Machines are good at turning input into output, compressing patterns into results, and rearranging large amounts of information. As long as a task can be clearly defined, validated, and scaled through repetition, it will increasingly belong to machines.
So the human position has to move.
Not from being a low-capability person to a high-capability person, but from being a task executor to being a task definer.
The real questions become:
- What is worth doing?
- Why do it now?
- What counts as good enough?
- What costs are unacceptable?
- Who takes responsibility for the consequences?
- Does this result still hold when placed back into real life?
These are not merely questions of capability. They are questions of judgment, responsibility, and value ordering.
AI can offer you solutions, but it cannot live a life on your behalf.
3. Judgment comes from the parts of life you have truly lived
People often say that judgment will matter most in the future.
That is true, but it can also become an empty slogan.
Judgment does not mean “I am smarter than AI.” In many knowledge-dense and high-speed reasoning tasks, humans may not be smarter.
Real judgment comes from a person’s accumulated preferences, experiences, relationships, sense of cost, and boundaries of responsibility.
What you have gone through, failed at, lost, been changed by, cared about for a long time, refused to sacrifice, or chosen to carry for others, these things together build your judgment system.
That is also where AI is hard to replace:
- AI can imitate a style, but it has never truly been changed by a relationship.
- AI can generate a plan, but it does not have to bear the real-world consequences when that plan fails.
- AI can write something that sounds human, but it does not change the course of its life by saying it.
So as outcomes become easier to replicate, lived experience itself becomes more important.
Not because experience is inherently noble, but because experience shapes judgment. Without real experience, judgment easily becomes a collage of opinions. Without real cost, choice easily becomes a language game.
4. What humans have left is not output, but authorship
One of the biggest traps in the AI era is this: people may willingly downgrade themselves into AI operators.
Every day they ask AI:
- What should I do?
- How should I choose?
- Is this opportunity worth taking?
- Is this topic worth pursuing?
- Help me plan my life.
The stronger the tool becomes, the easier it is to outsource subjectivity itself.
But the better role is not operator.
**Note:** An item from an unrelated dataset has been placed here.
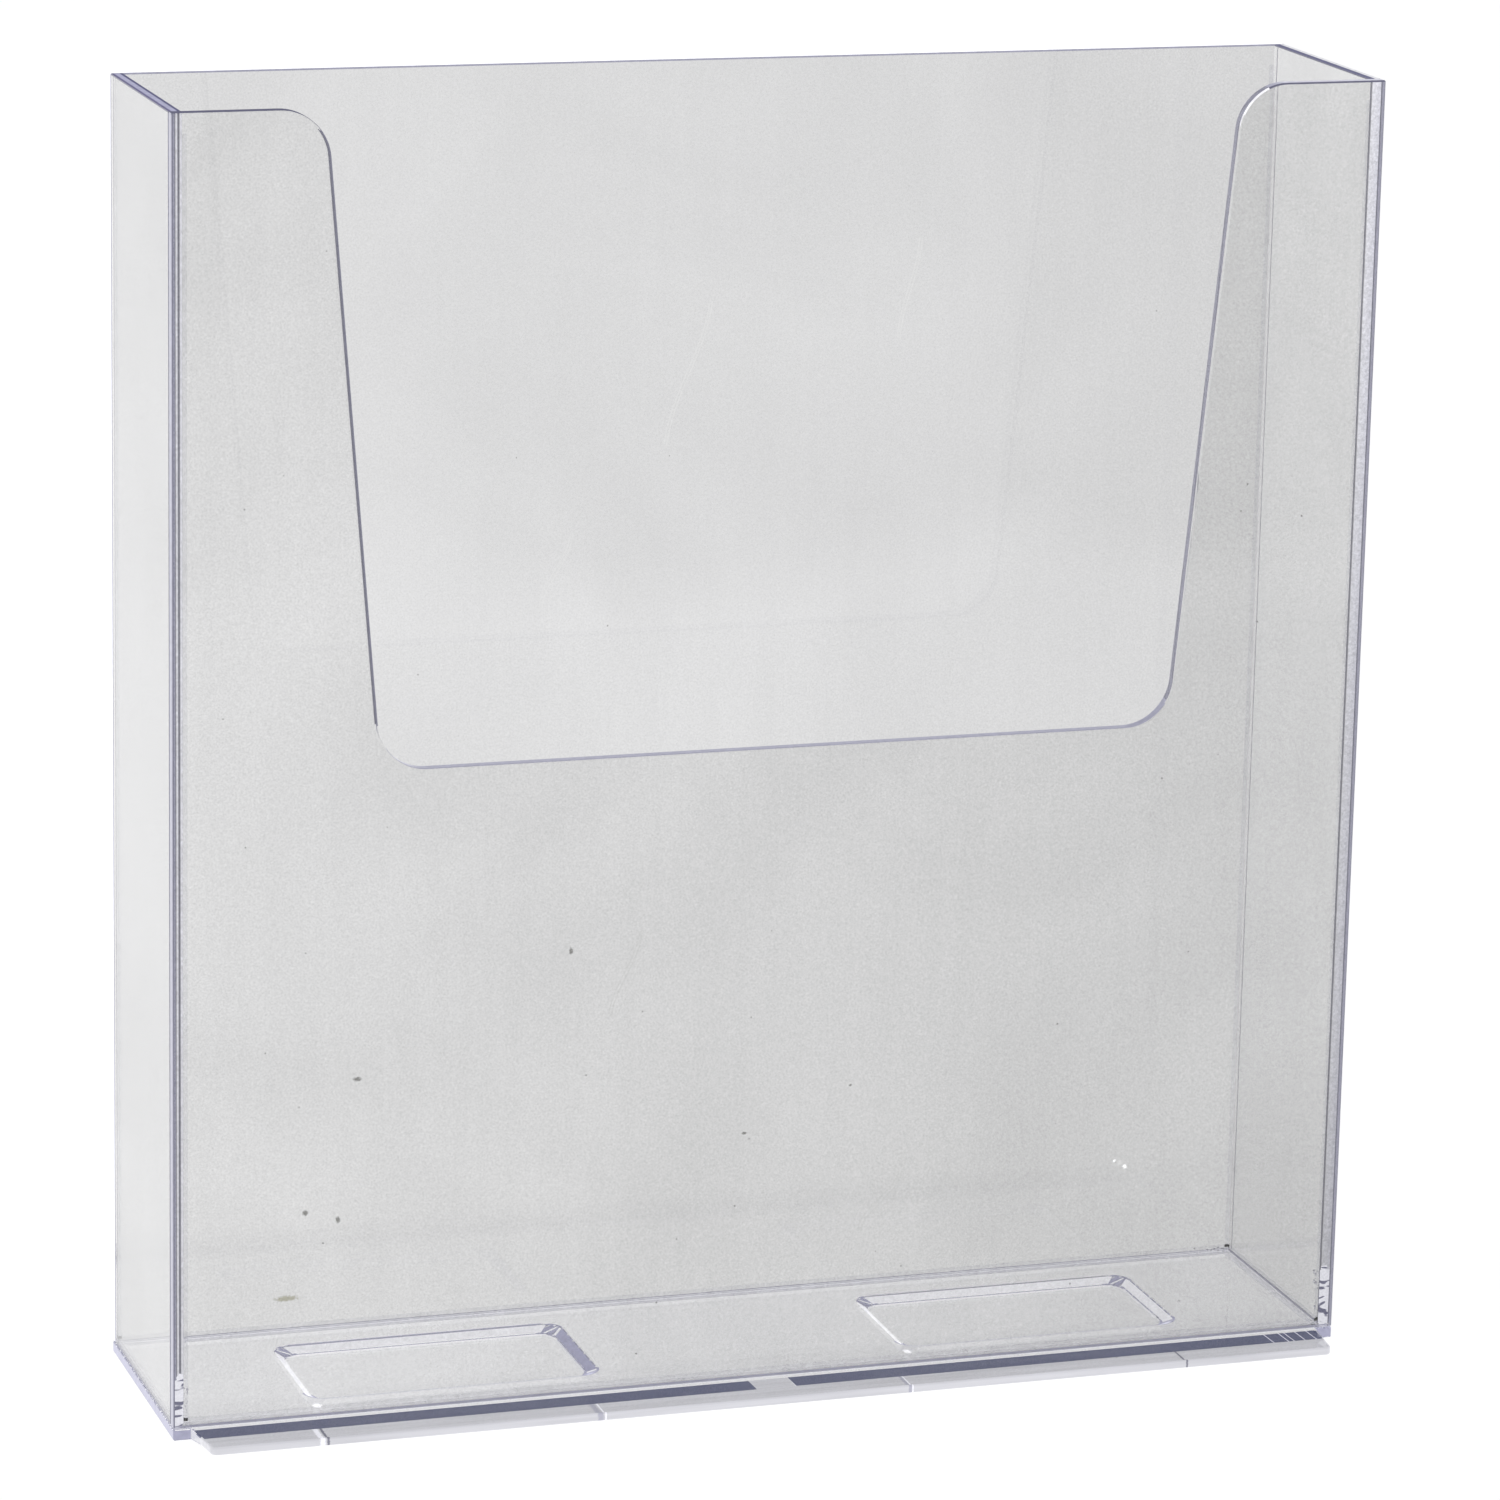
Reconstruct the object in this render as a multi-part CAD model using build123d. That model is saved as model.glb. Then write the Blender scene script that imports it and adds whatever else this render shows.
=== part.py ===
from build123d import *
import os

# Single-pocket brochure rack for letter-size leaflets, made of clear sheet.
# Four upright walls stand on a base plate and are cemented to it and to each
# other.  The base plate runs out in front of the pocket as a thin lip.
# Millimetres.  +X is to the right, +Y to the back and +Z up.  The origin is
# the middle of the whole footprint, on the surface that the rack stands on.

# ---- overall sizes -------------------------------------------------------
width = 235.0             # outside, left to right
body_depth = 52.5         # front face of the front panel to the rear face
height = 251.0            # from the table to the top edges

# ---- sheets --------------------------------------------------------------
wall_sheet = 2.4          # front, back and side panels
base_thickness = 2.3      # base plate under the walls
edge_break = 0.3          # rounding of the polished edges

# ---- lip in front of the pocket ------------------------------------------
lip_reach = 11.5          # how far it stands out from the front panel
lip_thickness = 1.6       # over its front half
lip_ramp = 5.3            # length of the slope under its root
lip_shoulder = 3.4        # step from the end of the base plate to the lip
lip_end_taper = 1.4       # how far each end draws in towards the front
lip_corner_radius = 1.2
gate_pad_width = 8.0      # solid pad left under the middle of the lip

# ---- cut-out in the front panel ------------------------------------------
low_front_height = 127.5  # from the table to the bottom of the cut-out
tab_width = 28.8          # top of each upright tab, out to the rack's side
tab_flare = 10.8          # how much wider a tab is at the cut-out's bottom
mouth_radius = 9.5        # top corner of each tab
notch_radius = 9.5        # bottom corners of the cut-out

# ---- recesses in the top of the base plate -------------------------------
recess_length = 58.5
recess_width = 31.0
recess_spacing = 119.5    # centre to centre
recess_depth = 1.2
recess_slope = 2.0        # how far its walls lean in
recess_radius = 4.0

# ---- cement in the inside corners ----------------------------------------
floor_bead = 1.6          # leg of the beads round the floor of the pocket
upright_bead = 0.8        # leg of the beads up the corners
bead_hollow = 0.36        # how near its corner a bead's face comes, as a share
bead_stop = 4.0           # the upright beads end this far below the top

# ---- places that follow from the sizes -----------------------------------
y_front = (lip_reach - body_depth) / 2       # front face of the front panel
y_back = y_front + body_depth                # rear face of the back panel
y_inner_front = y_front + wall_sheet
y_inner_back = y_back - wall_sheet
y_pocket = (y_inner_front + y_inner_back) / 2
x_outer = width / 2
x_inner = x_outer - wall_sheet
wall_height = height - base_thickness
near = 0.01               # how close counts as being at a place


def block(x0, x1, y0, y1, z0, z1):
    """A box from its lowest corner to its highest."""
    return Pos(x0, y0, z0) * Box(x1 - x0, y1 - y0, z1 - z0, align=(Align.MIN, Align.MIN, Align.MIN))


def outline(*points):
    """A flat face with straight sides through the points."""
    return make_face(Polyline(*points, close=True))


# ---- base plate ----------------------------------------------------------
def base_plate():
    """Plate under the whole rack, with the lip and two shallow recesses."""
    plate = block(-x_outer, x_outer, y_front, y_back, 0, base_thickness) + lip()
    for side in (-1, 1):
        plate -= Pos(side * recess_spacing / 2, y_pocket, base_thickness) * recess()
    return plate


def lip():
    """Thin front lip: its underside slopes up from the root, but for a pad in the middle."""
    rise = base_thickness - lip_thickness
    y_tip = y_front - lip_reach
    y_ramp = y_front - lip_ramp
    profile = outline(
        (y_front, 0), (y_ramp, rise), (y_tip, rise), (y_tip, base_thickness), (y_front, base_thickness)
    )
    top_corner = profile.vertices().sort_by(Axis.X)[:2].sort_by(Axis.Y)[-1]
    profile = fillet(top_corner, edge_break)
    strip = extrude(Plane.YZ * profile, x_outer, both=True)
    strip += block(-gate_pad_width / 2, gate_pad_width / 2, y_ramp, y_front, 0, rise)
    return strip & lip_plan()


def lip_plan():
    """Upright prism over the lip: both ends draw in towards the front."""
    root = x_outer - lip_shoulder
    tip = root - lip_end_taper
    y_tip = y_front - lip_reach
    plan = outline((-root, y_front), (-tip, y_tip), (tip, y_tip), (root, y_front))
    plan = fillet(plan.vertices().sort_by(Axis.Y)[:2], lip_corner_radius)
    return extrude(plan, base_thickness)


def recess():
    """Dish with leaning walls, hanging from its rim in the plane z = 0."""
    rim = RectangleRounded(recess_length, recess_width, recess_radius)
    floor = RectangleRounded(
        recess_length - 2 * recess_slope,
        recess_width - 2 * recess_slope,
        max(recess_radius - recess_slope, recess_radius / 4),
    )
    return loft([Pos(0, 0, -recess_depth) * floor, rim])


# ---- walls ---------------------------------------------------------------
def back_panel():
    """Full-width back, standing on the base plate."""
    panel = block(-x_outer, x_outer, y_inner_back, y_back, base_thickness, height)
    return fillet(long_top_edges(panel, Axis.X), edge_break)


def side_panel(side):
    """Side wall between the front and back panels: side is -1 left, 1 right."""
    x0, x1 = sorted((side * x_inner, side * x_outer))
    panel = block(x0, x1, y_inner_front, y_inner_back, base_thickness, height)
    return fillet(long_top_edges(panel, Axis.Y), edge_break)


def long_top_edges(panel, along):
    """The two edges of a panel's top face that run along an axis."""
    return panel.faces().sort_by(Axis.Z)[-1].edges().filter_by(along)


def front_panel():
    """Full-width front with its finger cut-out, standing on the base plate."""
    sheet = Pos(0, base_thickness + wall_height / 2) * Rectangle(width, wall_height) - cut_out()
    mouth = x_outer - tab_width
    tips = [v for v in sheet.vertices() if v.Y > height - near and abs(abs(v.X) - mouth) < near]
    sheet = fillet(tips, mouth_radius)
    panel = extrude(Plane.XZ.offset(-y_inner_front) * sheet, wall_sheet)
    return fillet([e for e in panel.edges() if is_polished(e)], edge_break)


def cut_out():
    """Cut-out, open at the top, seen from the front with its height as Y."""
    mouth = x_outer - tab_width
    floor = mouth - tab_flare
    shape = outline((-mouth, height), (-floor, low_front_height), (floor, low_front_height), (mouth, height))
    return fillet(shape.vertices().sort_by(Axis.Y)[:2], notch_radius)


def is_polished(edge):
    """An edge of the front or rear face along the tabs' tops or the cut-out."""
    middle = edge.center()
    on_a_face = abs(middle.Y - y_front) < near or abs(middle.Y - y_inner_front) < near
    on_the_rim = abs(middle.X) < x_outer - near and middle.Z > base_thickness + near
    return on_a_face and on_the_rim


# ---- cement --------------------------------------------------------------
def bead(corner, inward, along, length, leg):
    """Bead from a corner point: it lies inward on one face and up the other."""
    section = make_face(
        [
            Line((0, 0), (leg, 0)),
            ThreePointArc((leg, 0), (bead_hollow * leg, bead_hollow * leg), (0, leg)),
            Line((0, leg), (0, 0)),
        ]
    )
    return extrude(Plane(origin=corner, x_dir=inward, z_dir=along) * section, length)


def floor_beads():
    """The four beads round the pocket's floor, mitred where they meet."""
    z = base_thickness
    run, reach = 2 * x_inner, y_inner_back - y_inner_front
    corners = {
        "front": bead((-x_inner, y_inner_front, z), (0, 1, 0), (1, 0, 0), run, floor_bead),
        "right": bead((x_inner, y_inner_front, z), (-1, 0, 0), (0, 1, 0), reach, floor_bead),
        "back": bead((x_inner, y_inner_back, z), (0, -1, 0), (-1, 0, 0), run, floor_bead),
        "left": bead((-x_inner, y_inner_back, z), (1, 0, 0), (0, -1, 0), reach, floor_bead),
    }
    outer = [
        (-x_inner, y_inner_front), (x_inner, y_inner_front), (x_inner, y_inner_back), (-x_inner, y_inner_back)
    ]
    leg = floor_bead
    inner = [(x - leg if x > 0 else x + leg, y + leg if y < y_pocket else y - leg) for x, y in outer]
    beads = {}
    for i, (place, solid) in enumerate(corners.items()):
        after = (i + 1) % 4
        mitre = outline(outer[i], outer[after], inner[after], inner[i])
        beads[place] = solid & Pos(0, 0, z) * extrude(mitre, leg)
    return beads


def upright_beads(floor):
    """The four beads up the inside corners, standing on the floor's beads."""
    z = base_thickness
    length = wall_height - bead_stop
    places = {
        "front_left": ((-x_inner, y_inner_front, z), (1, 0, 0)),
        "front_right": ((x_inner, y_inner_front, z), (0, 1, 0)),
        "back_right": ((x_inner, y_inner_back, z), (-1, 0, 0)),
        "back_left": ((-x_inner, y_inner_back, z), (0, -1, 0)),
    }
    beads = {}
    for place, (corner, inward) in places.items():
        beads[place] = bead(corner, inward, (0, 0, 1), length, upright_bead)
        for neighbour in place.split("_"):
            beads[place] -= floor[neighbour]
    return beads


# ---- the pieces ----------------------------------------------------------
def pieces():
    """Every piece of the rack by its node name."""
    nodes = {
        "base_plate": base_plate(),
        "back_panel": back_panel(),
        "left_side_panel": side_panel(-1),
        "right_side_panel": side_panel(1),
        "front_panel": front_panel(),
    }
    floor = floor_beads()
    for place, solid in {**floor, **upright_beads(floor)}.items():
        kind = "floor" if place in floor else "corner"
        nodes[f"cement_{kind}_{place}"] = solid
    return nodes


if __name__ == "__main__":
    os.makedirs("parts", exist_ok=True)
    for name, shape in pieces().items():
        solid = shape.solids()[0]
        solid.label = name
        export_step(solid, f"parts/{name}.step")
        print(f"{name}: {solid.volume:.1f} mm3, {len(shape.solids())} solid, valid {solid.is_valid}")
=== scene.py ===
"""Clear brochure rack: five polished sheets, the cement in their joints, and a plain studio."""
import math
import random

import bmesh
import bpy
from bpy.props import FloatProperty, FloatVectorProperty, IntProperty, PointerProperty
from mathutils import Matrix, Vector


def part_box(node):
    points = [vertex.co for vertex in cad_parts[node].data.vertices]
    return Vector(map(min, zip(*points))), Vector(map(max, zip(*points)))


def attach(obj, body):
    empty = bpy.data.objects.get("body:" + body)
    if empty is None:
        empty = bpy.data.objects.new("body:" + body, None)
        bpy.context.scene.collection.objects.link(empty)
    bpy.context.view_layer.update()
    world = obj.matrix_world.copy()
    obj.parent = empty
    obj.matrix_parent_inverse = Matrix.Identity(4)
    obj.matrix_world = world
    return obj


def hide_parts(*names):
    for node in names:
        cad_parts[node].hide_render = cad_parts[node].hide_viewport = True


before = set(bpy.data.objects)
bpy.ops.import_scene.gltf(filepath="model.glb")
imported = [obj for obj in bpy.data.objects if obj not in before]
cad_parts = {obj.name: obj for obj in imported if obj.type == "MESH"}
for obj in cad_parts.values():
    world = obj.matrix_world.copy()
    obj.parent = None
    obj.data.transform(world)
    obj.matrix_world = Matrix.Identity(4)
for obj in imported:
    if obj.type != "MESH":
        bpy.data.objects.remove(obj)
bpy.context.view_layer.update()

bl_info = {
    "name": "Clear Brochure Rack",
    "version": (1, 0, 0),
    "blender": (4, 5, 0),
    "location": "3D View > Sidebar > Rack",
    "description": "Builds a cemented clear-sheet brochure rack on its packed frame, with a studio",
    "category": "Object",
}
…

It is author.
An author does not have to personally complete every detail. A film director does not shoot every frame, an architect does not lay every brick, and a strong engineering lead does not write every line of code.
But an author must still take responsibility for a few things:
- Choosing the theme
- Defining the problem
- Setting the boundaries
- Making the trade-offs
- Carrying the result
- Making the work relate back to their own life
That is the most important line between humans and AI in future collaboration.
- If you only use AI to produce more things for you, you will increasingly look like part of an assembly line.
- If you use AI to amplify your sense of problems, your judgment, and your expression, you are still the author.
The difference is not whether you use AI. It is who defines the direction in the end.
5. Value has to shift from “being needed” to “what I choose”
For a long time, many people’s sense of security came from being needed.
My company needs me, my clients need me, my team needs me, the market needs me, therefore I have value.
But AI makes “being needed” unstable. Many capabilities that are needed today may become infrastructure a few years from now. Many specializations that make money today may become default model output tomorrow.
If a person’s value is built entirely on whether the outside world still needs them, they will always be dragged around by technology and the market.
So a more stable direction is to shift part of value from “being needed” to “what I choose.”
- I choose what problems to study for the long term.
- I choose what relationships to build.
- I choose how I want to live.
- I choose what I am willing to take responsibility for.
- I choose where to invest my time, attention, and life experience.
That does not mean income is unimportant, nor does it mean people can detach from reality.
It means that as labor value starts to loosen, people need to build a structure of meaning that does not fully depend on jobs, skills, and market pricing.
Otherwise, every step AI takes forward will force the same question again: Am I useless now too?
Closing
So the question, “When AI is more useful than you, what still gives life value?” cannot be answered by saying only that “humans have emotions.”
A more accurate answer is this:
Humans can no longer rely only on usefulness to prove their worth.
Usefulness belongs to the logic of tools. Humans need the logic of life.
AI will devalue many capabilities, but it also forces people to see one thing clearly: if your value comes only from output efficiency, then you were already living like a tool.
What matters more in the future is not proving that you will always be stronger than AI, but taking back a few things:
- Your questions
- Your judgment
- Your relationships
- Your experiences
- Your choices
- Your responsibilities
AI can become more and more capable, but it cannot live this life for you.
And what humans may truly have left is exactly this: not completing tasks more efficiently, but deciding more clearly what this one life should be used to complete.